• _What to produce_:
Everything from the line containing "Break this object" through the final line of the records must be transcribed verbatim; nothing else belongs in the result.

======

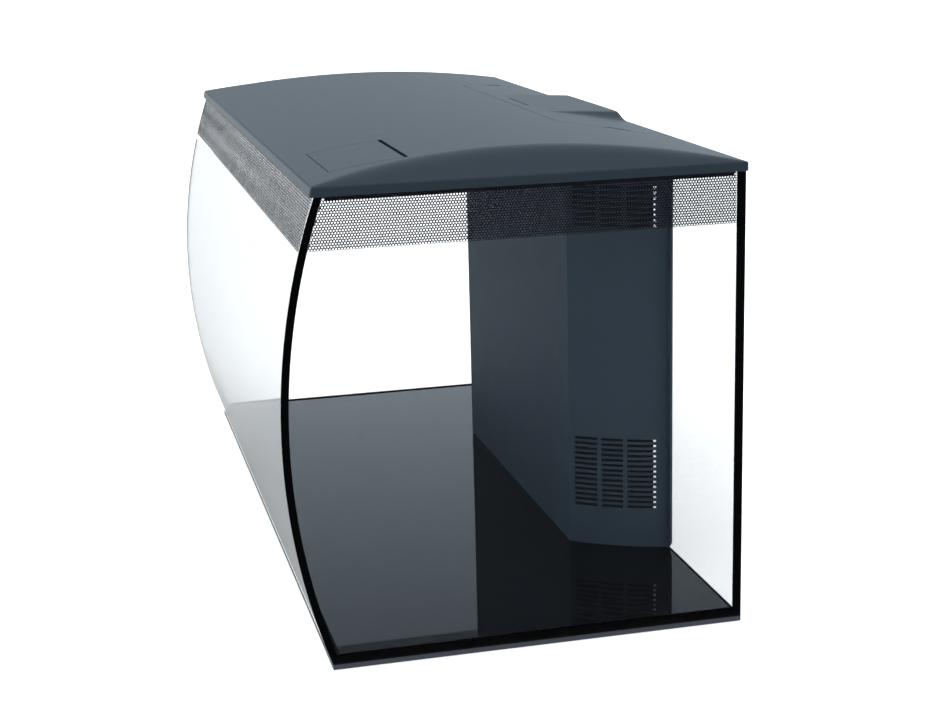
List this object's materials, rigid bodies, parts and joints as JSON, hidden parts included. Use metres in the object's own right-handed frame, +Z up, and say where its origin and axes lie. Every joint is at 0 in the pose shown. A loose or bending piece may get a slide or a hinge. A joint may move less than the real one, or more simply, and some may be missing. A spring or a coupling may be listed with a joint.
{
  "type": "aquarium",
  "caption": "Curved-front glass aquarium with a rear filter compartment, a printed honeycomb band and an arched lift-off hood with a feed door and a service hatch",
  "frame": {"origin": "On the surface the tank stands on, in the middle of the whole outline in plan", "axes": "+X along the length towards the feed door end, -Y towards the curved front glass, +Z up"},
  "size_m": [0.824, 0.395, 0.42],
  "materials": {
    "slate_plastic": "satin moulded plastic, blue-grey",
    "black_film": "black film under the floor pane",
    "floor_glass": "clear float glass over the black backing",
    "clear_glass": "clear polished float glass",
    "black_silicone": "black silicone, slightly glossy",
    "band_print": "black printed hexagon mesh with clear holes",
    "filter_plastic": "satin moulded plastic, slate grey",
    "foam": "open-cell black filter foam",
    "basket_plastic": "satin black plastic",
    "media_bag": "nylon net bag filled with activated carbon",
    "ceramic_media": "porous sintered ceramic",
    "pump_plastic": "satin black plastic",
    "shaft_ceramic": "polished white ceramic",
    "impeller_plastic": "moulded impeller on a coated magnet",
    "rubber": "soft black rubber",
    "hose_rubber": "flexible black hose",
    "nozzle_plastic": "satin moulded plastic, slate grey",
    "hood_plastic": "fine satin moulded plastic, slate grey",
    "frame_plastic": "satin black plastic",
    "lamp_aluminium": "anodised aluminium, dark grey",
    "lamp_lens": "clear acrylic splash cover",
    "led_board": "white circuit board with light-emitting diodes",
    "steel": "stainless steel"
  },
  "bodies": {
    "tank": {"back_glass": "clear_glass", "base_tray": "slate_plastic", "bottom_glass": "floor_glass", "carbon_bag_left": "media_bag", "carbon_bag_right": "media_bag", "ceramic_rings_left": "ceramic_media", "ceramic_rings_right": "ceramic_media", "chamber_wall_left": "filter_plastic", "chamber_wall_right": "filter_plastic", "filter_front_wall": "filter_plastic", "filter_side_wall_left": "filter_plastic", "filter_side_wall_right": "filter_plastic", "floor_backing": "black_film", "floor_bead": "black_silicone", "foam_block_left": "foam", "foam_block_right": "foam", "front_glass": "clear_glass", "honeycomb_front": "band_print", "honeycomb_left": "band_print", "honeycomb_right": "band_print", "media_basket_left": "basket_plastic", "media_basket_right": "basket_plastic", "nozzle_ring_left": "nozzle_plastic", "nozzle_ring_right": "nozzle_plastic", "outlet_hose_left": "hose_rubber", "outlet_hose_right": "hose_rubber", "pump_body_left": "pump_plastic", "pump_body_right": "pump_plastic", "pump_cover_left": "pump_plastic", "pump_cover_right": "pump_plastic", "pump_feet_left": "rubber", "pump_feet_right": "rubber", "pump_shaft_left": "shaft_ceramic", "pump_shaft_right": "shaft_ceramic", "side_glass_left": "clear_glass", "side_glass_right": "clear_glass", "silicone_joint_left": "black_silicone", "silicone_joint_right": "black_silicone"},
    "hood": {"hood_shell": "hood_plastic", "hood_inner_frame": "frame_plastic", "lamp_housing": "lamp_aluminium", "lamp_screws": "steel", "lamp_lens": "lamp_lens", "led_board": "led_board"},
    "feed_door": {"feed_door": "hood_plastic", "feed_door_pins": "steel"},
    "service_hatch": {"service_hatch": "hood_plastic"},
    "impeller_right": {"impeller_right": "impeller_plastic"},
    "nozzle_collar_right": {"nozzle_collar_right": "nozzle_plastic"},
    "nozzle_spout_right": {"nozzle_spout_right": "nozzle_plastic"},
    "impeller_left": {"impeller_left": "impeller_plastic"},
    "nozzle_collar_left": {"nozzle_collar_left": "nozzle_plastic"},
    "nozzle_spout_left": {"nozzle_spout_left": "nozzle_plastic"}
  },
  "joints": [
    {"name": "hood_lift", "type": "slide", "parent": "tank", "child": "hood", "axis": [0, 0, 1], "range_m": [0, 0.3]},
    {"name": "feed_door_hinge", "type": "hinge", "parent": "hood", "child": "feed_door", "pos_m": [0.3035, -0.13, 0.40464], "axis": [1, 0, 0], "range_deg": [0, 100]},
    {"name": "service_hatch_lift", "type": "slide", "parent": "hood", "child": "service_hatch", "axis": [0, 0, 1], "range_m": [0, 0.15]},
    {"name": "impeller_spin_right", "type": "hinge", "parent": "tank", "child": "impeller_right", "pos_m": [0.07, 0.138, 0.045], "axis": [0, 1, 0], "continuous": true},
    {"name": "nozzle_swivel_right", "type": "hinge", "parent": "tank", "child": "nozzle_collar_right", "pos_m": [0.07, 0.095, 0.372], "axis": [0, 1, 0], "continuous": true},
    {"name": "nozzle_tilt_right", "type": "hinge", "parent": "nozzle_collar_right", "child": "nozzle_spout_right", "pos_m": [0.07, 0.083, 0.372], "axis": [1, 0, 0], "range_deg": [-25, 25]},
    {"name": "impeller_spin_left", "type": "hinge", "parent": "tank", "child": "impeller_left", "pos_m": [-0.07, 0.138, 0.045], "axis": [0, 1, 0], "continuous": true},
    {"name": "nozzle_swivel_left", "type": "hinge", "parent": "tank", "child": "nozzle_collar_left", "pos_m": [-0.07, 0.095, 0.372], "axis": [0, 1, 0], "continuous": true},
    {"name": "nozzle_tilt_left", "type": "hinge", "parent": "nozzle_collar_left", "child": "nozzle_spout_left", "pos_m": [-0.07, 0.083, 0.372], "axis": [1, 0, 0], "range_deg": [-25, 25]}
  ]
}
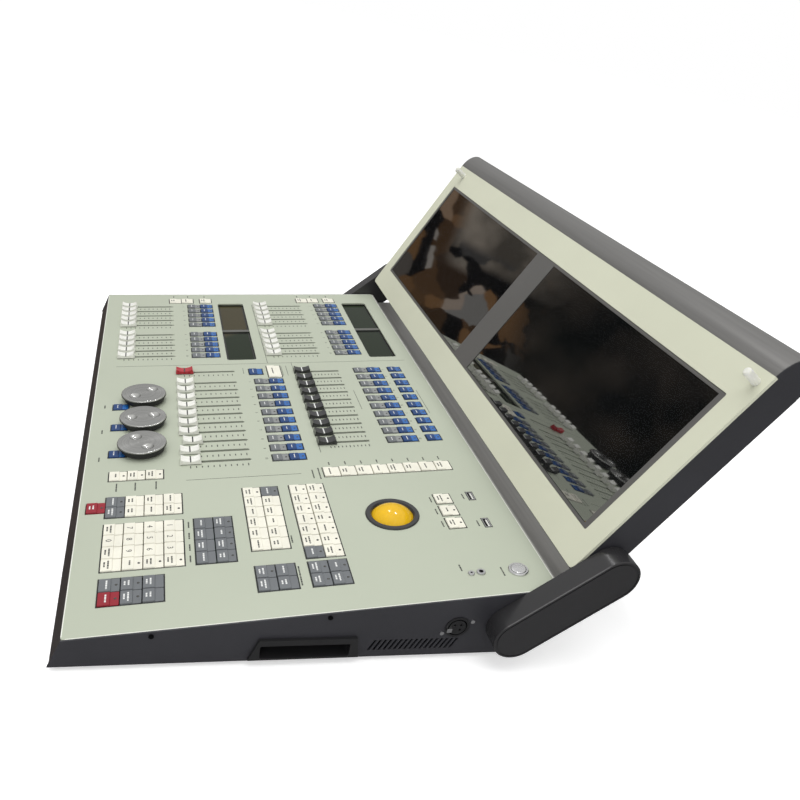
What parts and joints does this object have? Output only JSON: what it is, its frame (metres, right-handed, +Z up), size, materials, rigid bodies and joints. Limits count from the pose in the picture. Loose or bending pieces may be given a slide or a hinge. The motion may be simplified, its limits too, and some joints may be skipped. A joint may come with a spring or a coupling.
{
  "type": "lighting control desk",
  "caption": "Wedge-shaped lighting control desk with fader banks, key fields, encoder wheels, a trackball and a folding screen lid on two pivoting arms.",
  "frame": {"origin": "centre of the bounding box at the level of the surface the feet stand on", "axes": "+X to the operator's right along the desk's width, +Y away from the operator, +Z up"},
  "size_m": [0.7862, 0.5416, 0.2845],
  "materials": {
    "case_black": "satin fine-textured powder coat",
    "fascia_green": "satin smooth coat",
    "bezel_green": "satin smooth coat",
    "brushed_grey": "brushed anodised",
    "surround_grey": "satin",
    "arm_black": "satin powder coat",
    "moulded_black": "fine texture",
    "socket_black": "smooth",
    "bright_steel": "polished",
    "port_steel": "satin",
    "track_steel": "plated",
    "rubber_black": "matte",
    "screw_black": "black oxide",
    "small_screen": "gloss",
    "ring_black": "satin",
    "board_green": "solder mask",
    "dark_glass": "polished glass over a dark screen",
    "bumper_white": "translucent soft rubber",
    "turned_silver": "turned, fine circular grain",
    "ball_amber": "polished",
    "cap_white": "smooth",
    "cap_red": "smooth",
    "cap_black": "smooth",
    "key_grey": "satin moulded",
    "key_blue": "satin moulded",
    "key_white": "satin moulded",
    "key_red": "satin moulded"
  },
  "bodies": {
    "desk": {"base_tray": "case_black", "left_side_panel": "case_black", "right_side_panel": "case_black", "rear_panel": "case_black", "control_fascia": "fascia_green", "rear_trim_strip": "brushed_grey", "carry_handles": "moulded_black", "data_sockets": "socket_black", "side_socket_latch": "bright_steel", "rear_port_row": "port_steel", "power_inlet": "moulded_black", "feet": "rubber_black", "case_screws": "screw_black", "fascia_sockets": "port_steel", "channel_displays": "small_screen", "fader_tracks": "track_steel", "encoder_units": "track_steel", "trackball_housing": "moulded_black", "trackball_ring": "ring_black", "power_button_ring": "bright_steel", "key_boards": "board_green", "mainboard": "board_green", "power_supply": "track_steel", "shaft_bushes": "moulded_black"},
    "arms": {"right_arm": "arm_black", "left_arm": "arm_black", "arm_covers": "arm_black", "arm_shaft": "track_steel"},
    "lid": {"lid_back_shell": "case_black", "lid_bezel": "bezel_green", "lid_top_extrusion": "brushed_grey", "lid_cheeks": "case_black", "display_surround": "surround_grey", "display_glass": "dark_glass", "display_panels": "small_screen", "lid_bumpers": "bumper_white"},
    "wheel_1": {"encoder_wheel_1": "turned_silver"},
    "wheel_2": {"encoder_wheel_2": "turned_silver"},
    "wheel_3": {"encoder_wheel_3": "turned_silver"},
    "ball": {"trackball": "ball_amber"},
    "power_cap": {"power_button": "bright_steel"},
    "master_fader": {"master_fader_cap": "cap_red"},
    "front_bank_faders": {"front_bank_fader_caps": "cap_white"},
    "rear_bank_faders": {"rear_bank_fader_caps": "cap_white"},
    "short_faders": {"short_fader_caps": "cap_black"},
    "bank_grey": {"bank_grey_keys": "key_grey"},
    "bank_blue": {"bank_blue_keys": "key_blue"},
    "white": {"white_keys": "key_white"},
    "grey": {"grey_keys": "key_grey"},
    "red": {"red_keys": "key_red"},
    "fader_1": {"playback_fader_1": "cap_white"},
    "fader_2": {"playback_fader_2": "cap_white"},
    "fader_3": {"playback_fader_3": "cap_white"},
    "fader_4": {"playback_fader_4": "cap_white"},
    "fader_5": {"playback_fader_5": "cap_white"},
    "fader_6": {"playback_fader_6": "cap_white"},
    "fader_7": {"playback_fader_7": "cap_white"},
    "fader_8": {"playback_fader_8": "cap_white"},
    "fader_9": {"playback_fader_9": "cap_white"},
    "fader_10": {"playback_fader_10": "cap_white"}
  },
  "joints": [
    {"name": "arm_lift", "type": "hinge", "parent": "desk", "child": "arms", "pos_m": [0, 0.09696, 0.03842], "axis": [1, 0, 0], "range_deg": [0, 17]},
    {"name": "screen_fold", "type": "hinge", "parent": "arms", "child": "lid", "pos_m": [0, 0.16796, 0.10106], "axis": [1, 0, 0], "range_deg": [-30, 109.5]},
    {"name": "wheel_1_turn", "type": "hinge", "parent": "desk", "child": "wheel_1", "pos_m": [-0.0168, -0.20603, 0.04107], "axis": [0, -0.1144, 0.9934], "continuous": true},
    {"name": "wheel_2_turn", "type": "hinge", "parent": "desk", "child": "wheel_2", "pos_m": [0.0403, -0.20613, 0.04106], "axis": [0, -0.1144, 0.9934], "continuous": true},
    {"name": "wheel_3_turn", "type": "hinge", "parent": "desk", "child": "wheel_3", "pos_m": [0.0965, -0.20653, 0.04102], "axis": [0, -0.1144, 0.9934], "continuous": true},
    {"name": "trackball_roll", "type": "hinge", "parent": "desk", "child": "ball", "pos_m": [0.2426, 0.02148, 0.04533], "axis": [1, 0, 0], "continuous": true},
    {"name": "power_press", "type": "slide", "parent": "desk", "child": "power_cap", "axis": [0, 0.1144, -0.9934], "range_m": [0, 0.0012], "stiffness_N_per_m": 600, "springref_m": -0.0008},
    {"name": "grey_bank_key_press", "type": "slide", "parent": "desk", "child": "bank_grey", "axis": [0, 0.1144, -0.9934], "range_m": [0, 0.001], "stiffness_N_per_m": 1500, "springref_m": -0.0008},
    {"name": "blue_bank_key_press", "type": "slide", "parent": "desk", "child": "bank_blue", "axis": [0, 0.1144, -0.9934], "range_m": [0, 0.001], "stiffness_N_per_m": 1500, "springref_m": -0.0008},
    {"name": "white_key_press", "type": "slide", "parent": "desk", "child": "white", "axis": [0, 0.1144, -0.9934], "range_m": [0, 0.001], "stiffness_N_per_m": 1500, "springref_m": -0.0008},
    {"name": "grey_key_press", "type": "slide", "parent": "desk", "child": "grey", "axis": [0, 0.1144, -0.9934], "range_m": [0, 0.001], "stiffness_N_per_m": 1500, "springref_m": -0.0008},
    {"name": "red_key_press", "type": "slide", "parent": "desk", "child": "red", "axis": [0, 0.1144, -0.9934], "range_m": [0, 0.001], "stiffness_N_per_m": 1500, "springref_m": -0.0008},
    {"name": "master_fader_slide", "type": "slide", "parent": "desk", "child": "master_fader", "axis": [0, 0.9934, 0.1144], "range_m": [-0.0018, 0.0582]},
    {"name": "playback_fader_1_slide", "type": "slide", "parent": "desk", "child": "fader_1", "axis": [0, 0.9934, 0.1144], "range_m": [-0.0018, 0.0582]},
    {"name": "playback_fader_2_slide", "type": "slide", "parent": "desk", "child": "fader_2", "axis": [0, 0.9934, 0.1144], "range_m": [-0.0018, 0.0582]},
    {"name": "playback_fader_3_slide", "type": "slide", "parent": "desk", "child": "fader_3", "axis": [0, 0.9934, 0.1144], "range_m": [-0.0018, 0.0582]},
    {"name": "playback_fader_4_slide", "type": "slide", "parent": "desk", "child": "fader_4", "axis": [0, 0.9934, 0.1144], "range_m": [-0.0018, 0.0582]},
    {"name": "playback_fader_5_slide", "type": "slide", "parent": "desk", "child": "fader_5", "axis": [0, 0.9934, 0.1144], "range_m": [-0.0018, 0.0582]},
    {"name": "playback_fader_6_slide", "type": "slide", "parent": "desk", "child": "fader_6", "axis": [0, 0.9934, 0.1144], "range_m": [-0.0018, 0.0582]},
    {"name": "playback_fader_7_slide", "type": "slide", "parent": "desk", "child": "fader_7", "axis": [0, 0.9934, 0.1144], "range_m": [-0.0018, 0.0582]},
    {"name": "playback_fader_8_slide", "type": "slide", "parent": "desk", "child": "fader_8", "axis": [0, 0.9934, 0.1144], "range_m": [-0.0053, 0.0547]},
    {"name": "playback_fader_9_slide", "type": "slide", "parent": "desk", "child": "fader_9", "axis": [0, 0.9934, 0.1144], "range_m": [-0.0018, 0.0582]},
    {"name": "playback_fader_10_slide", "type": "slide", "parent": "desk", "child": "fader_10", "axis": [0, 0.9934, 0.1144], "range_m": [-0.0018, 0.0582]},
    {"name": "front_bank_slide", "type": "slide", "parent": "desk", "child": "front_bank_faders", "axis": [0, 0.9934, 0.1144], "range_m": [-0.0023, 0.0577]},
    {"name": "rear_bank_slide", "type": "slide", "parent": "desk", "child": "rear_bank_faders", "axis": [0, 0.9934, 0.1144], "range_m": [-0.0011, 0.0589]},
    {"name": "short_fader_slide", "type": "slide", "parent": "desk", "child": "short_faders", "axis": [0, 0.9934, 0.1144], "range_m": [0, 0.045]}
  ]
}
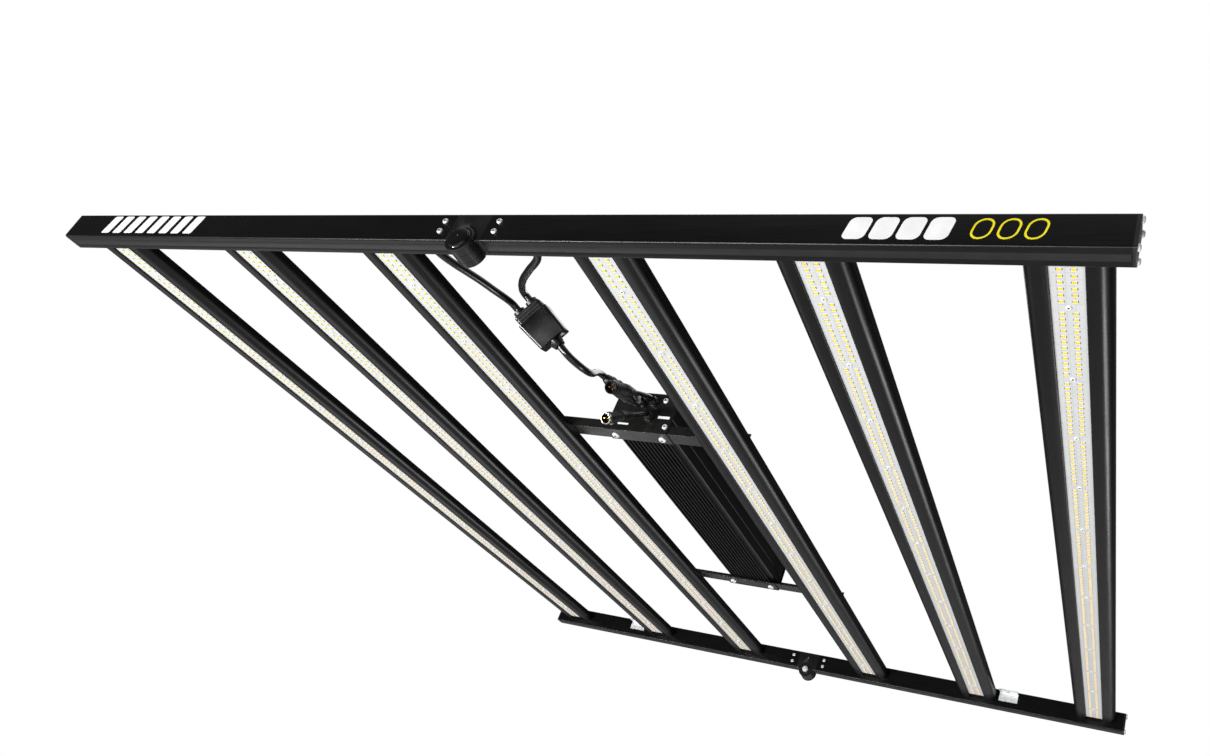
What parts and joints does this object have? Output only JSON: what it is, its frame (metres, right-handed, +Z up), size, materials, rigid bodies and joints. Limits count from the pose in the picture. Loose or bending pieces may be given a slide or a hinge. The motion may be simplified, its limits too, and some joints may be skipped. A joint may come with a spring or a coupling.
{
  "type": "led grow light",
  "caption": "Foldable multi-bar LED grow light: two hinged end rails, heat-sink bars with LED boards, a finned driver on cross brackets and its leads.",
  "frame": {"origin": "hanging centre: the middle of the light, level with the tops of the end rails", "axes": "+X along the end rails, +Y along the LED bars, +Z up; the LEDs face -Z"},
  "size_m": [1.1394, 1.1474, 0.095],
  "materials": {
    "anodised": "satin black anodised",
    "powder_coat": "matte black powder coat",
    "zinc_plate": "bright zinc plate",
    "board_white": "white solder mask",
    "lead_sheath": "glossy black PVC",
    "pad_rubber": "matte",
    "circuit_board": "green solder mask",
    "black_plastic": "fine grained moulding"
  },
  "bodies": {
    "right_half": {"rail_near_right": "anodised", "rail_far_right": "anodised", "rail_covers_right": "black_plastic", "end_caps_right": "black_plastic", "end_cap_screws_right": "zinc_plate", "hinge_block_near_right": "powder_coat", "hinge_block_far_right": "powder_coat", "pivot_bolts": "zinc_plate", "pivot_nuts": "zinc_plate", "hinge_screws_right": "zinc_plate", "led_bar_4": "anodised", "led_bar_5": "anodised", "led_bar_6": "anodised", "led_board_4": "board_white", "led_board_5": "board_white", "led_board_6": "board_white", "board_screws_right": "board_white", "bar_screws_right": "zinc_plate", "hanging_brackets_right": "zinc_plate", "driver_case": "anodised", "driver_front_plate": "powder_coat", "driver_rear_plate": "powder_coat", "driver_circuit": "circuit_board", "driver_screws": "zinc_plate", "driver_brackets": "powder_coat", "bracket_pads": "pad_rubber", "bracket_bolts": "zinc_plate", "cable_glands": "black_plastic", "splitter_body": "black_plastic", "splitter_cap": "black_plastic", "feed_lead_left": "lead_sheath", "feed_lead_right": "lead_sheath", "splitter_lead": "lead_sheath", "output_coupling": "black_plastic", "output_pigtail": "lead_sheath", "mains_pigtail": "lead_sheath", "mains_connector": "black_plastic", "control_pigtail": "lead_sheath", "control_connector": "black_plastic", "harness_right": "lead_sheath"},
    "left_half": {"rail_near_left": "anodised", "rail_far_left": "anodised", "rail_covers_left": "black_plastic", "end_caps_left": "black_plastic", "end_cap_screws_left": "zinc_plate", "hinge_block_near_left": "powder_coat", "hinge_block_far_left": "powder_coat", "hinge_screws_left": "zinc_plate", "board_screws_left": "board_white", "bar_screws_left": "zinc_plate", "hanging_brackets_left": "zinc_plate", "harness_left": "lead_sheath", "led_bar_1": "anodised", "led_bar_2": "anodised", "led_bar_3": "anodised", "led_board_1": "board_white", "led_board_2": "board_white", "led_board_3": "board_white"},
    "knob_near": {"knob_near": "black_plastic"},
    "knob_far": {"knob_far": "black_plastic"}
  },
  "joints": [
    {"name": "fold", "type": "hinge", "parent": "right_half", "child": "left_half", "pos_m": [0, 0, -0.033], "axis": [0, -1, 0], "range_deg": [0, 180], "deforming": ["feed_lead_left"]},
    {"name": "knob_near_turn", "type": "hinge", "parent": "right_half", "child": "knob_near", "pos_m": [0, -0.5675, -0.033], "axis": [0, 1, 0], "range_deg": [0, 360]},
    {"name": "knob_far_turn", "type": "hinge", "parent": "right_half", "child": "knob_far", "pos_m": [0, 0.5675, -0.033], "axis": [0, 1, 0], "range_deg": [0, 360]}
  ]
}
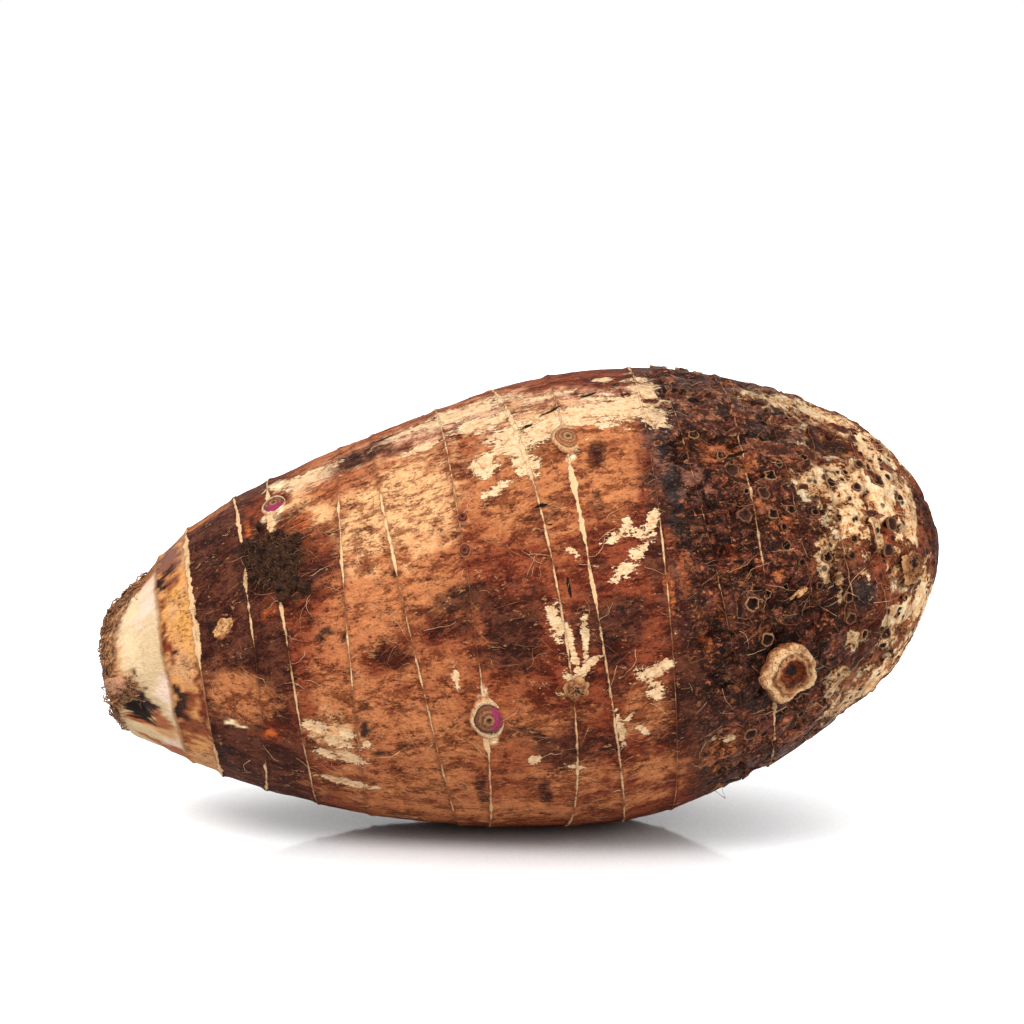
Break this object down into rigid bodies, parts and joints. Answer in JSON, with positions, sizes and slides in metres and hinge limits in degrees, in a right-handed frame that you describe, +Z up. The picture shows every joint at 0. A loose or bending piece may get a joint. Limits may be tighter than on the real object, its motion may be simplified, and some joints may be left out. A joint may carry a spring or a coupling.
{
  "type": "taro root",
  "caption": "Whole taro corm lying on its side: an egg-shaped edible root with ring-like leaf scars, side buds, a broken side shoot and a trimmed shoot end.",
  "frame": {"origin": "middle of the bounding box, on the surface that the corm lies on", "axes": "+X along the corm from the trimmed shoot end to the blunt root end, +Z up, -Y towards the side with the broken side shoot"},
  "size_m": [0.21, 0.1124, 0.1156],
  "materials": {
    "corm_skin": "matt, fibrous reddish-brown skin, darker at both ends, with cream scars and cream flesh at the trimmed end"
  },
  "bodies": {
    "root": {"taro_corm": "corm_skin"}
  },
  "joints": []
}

======

• _Answer for this exercise_:
Break this object down into rigid bodies, parts and joints. Answer in JSON, with positions, sizes and slides in metres and hinge limits in degrees, in a right-handed frame that you describe, +Z up. The picture shows every joint at 0. A loose or bending piece may get a joint. Limits may be tighter than on the real object, its motion may be simplified, and some joints may be left out. A joint may carry a spring or a coupling.
{
  "type": "taro root",
  "caption": "Whole taro corm lying on its side: an egg-shaped edible root with ring-like leaf scars, side buds, a broken side shoot and a trimmed shoot end.",
  "frame": {"origin": "middle of the bounding box, on the surface that the corm lies on", "axes": "+X along the corm from the trimmed shoot end to the blunt root end, +Z up, -Y towards the side with the broken side shoot"},
  "size_m": [0.21, 0.1124, 0.1156],
  "materials": {
    "corm_skin": "matt, fibrous reddish-brown skin, darker at both ends, with cream scars and cream flesh at the trimmed end"
  },
  "bodies": {
    "root": {"taro_corm": "corm_skin"}
  },
  "joints": []
}